With that simple statement in 2000, the world awoke to a savvy marketers’ golden opportunity. When the renowned author and futurist’s third ground-breaking book was published, it threw a spotlight on the need for gender specific marketing.
Even today, the book’s basic logic remains valid: “Women are different, and they have money. So what do I do?”
As consumers, women have evolved faster and more powerfully than men. They’re responsible for up to nine out of every ten spending decisions, yet for decades, the marketing of most big-name brands has been driven by men, using male-drawn stereotypes and top-level decisions. Logically, given the gender differences, that was always unlikely to work. And yet, many of those stereotypes remain.
Those stereotypes were built on marketing rules rooted in two things: a corporate era when women weren’t economically powerful and a poor understanding of what women were actually like.
“EVEolution,” as Popcorn’s book was called, marked a change.

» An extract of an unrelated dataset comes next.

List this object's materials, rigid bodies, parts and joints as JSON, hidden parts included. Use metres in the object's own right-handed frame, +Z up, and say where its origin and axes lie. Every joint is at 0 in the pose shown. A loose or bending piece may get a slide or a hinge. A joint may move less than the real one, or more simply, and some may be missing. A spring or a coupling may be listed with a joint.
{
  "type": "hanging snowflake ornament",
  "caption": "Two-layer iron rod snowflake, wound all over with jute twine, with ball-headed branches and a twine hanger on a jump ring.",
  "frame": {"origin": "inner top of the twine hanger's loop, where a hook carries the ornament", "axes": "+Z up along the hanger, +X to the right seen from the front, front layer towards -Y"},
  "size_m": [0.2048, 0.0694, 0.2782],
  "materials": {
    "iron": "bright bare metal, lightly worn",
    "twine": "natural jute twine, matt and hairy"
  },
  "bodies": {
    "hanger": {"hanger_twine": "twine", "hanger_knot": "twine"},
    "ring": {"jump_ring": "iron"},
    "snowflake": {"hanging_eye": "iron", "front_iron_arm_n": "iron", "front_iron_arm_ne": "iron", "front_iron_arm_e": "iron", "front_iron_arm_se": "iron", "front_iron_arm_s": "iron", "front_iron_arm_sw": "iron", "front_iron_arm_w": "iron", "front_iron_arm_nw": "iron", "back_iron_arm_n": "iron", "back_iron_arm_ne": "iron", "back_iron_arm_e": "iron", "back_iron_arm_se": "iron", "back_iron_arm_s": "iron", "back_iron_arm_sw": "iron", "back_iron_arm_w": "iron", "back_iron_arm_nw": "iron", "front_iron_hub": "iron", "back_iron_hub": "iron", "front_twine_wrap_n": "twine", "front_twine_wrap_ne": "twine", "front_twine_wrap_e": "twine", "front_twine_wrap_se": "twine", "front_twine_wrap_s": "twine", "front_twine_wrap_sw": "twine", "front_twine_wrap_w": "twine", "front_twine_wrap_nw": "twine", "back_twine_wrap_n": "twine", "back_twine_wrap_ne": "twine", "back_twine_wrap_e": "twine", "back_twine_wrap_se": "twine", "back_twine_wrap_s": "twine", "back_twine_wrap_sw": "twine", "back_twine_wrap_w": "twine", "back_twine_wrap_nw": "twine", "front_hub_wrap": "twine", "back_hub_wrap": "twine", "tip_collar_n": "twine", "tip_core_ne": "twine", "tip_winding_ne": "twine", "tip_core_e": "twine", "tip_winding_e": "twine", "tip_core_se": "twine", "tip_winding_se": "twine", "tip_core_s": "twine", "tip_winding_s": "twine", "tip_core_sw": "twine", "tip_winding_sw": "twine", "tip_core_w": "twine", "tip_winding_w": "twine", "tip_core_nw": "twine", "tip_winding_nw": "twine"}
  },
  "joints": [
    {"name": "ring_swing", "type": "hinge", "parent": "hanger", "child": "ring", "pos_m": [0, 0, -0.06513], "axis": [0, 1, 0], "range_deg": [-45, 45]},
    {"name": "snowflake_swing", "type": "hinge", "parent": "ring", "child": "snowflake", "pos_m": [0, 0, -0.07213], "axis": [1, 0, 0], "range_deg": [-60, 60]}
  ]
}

At the time, women across the globe thanked Ms Popcorn, for publicly pointing out that “Women process information differently. Women articulate their feelings more easily, and see themselves as links, not loners. Men do one thing at a time, while women do many things at the same time.” And the most important thing that men should know…“if she has to ask you to do something, it’s already too late.”
Let’s see if we can change what men think about women, just a little.
Part Three: Females Think Differently
Are the genders really different?
In some contexts, that’s a fair question. Much time and effort was spent during the 60s, 70s and 80s, insisting we were the same. Those cries, from women’s liberationists, were driven by an effort to break the conventional wisdom of the day – that men were workers and providers, women were the nurturers. And it’s thanks to those feminists, that new doors have since opened.
However, to successfully market to women, it’s not enough to just understand that they’re as capable and intelligent as men. Or that they’re the principal shoppers and influencers. You need to recognise the nuanced differences and see them for what they are – opportunities – that are wide open for commercial success stories to be born.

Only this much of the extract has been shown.